L'attitude blasée définit la nature illusoire des différences. De
sa constante stimulation nerveuse, de la recherche du plaisir,
résultent des expériences totalement abstraites de l'individualité
spécifique de leur objet ; « aucun objet ne mérite être
préféré à un autre ». Intellectualisation, Vergeistigung
(spiritualisation) et commercialisation – poursuit Cacciari – se
fondent dans l'attitude blasée : avec elle la métropole crée
finalement son « type » spécifique, sa structure « en
général » et dvient en fin de compte réalité sociale et
fait culturel. Et c'est l'argent qui a trouvé ici, son plus
authentique porteur... ».
[12] Cf. Pietr Mondrian,
De Stijl, I et III.
[13] Ce qui est tout à fait
évident dans l'attitude de Hugo Ball. Cf Ball, Die Flucht
aus der Zeit [Fuir le temps], 1946.
[14] Du reste, le thème du
regroupement des apports des avant-gardes apparaît comme urgent dès
1922 au moins.
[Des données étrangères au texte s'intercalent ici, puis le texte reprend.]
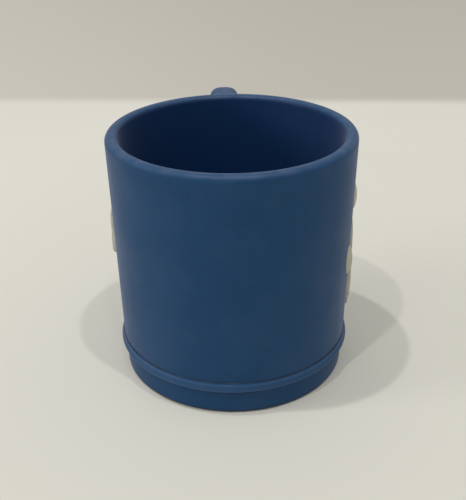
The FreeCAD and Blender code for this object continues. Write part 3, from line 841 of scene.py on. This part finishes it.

L'actin de personnalités comme Lissitsky,
Moholy-Nagy, Van Doesburg, Hans Richter, est en ce sens déterminante.
Une première synthèse du dadaïsme et de constructivisme se trouve
dajà exprimée dans le manifeste de Raoul Hausmann, Hans Arp, Ivan
Puni, Laszlo Moholy-Nagi, dans Aufruf zur Elementaren Kunst.
De Stijl, IV, 1921. A ce propos, les deux réunions tenues à
Düsseldorf et Weimar en 1922, nous semblent fondamentales.
[15] A partir de 1962, date
de la publication du livre de Wingler contenant une riche (même si
elle n'est que partielle) documentation inédite, la révision du
sens historique du Bauhaus a été au centre des préoccupations des
étudiants de l'architecture moderne.